Wednesday, January 18, 2012

Fund Raising – Don’t Put Off Until Tomorrow . . .

Why did a local social services agency have to face with the proposition of having to cease operations after only two years?  The organization, although only a couple of years old, had all the right things going for it.  It filled an unmet need in the community.  It did not duplicate the services of any other organization.  So, why were they having to close?  What had they failed to do?  Why was their existence being threatened?  How can your favorite cause avoid the same fate?  
Read on.
This organization was initially formed with a five-year grant from the state.  Although nationally affiliated, this was the first chapter in our county and the need for its services were not being met by any other local agency. 
It obtained office space, hired staff – including a social worker – and began operations.  Right away a waiting list developed of people in need of this service, and the agency was up and running!
Then, after only two years of successful operations, this agency learned that its state funding was being terminated due to the state’s poor fiscal condition.  Immediately, the social worker was terminated and the agency’s managers began to recruit a volunteer board of directors who would raise money from private sources.  Unfortunately, this was too little too late.
                What did they do wrong?  What should they have done differently?  Here are a few suggestions that any agency should take heart to avoid making the same mistakes and threatening its mission. 

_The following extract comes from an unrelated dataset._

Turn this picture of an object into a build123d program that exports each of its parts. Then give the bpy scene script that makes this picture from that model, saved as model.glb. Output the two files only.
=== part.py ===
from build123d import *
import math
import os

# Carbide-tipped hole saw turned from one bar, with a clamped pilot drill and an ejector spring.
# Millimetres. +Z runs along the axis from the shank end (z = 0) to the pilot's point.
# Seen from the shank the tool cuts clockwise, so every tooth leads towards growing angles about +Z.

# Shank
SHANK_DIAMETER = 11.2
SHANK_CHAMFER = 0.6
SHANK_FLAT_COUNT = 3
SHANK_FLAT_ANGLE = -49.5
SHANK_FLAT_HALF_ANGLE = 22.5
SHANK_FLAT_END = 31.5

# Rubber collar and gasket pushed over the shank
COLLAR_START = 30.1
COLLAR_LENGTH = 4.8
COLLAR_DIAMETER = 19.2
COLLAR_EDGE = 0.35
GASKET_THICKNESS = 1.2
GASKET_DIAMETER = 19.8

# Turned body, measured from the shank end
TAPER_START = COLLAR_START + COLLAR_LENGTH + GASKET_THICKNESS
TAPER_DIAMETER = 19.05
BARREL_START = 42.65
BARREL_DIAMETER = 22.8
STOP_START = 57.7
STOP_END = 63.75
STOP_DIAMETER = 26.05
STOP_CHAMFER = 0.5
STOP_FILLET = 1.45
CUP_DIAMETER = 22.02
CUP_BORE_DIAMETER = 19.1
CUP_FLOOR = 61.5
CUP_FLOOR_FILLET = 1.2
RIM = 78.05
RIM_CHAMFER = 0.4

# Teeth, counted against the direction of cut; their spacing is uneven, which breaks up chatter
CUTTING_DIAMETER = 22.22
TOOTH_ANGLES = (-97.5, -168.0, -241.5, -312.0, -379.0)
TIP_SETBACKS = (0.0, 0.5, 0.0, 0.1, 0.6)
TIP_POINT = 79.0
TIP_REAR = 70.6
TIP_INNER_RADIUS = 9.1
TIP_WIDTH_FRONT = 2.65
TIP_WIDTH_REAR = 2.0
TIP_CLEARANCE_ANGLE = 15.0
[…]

  • First, they started the program before putting the organizational structure in place.  If they had recruited a volunteer board right away, and implemented a cohesive local fund raising plan, when the state funding dried up, they would already have had in place a resource of help, ideas, and community ambassadors to whom they could turn when the going got rough.
  • Second, they made a dangerous assumption – that the state grant was secure.  Consequently, they relied on a single source of income.  As any savvy investor knows, diversity is the key.  The same applies to fund raising.  They should have begun development of a comprehensive fund raising plan immediately.  It is important to plan ahead.  Even if the state grant had been secure, they should have begun planning for the day the grant ended.

What’s the message here?  Sometimes, in our haste to get started we overlook the importance of laying the groundwork for elements – such as boards and fund raising plans – that need to be in place before we need them!  One of the biggest obstacles for successful fund raising is the failure to do today that which you might not need until later.  Because when you need it, it may be too late!

1 comment:

  1. A highly visible example of failure to diversify its fundraising is the sad news today (1/27/2012) of the bankruptcy and possible closing of the Jane Addams Hull House in Chicago - the oldest social services agency in the country.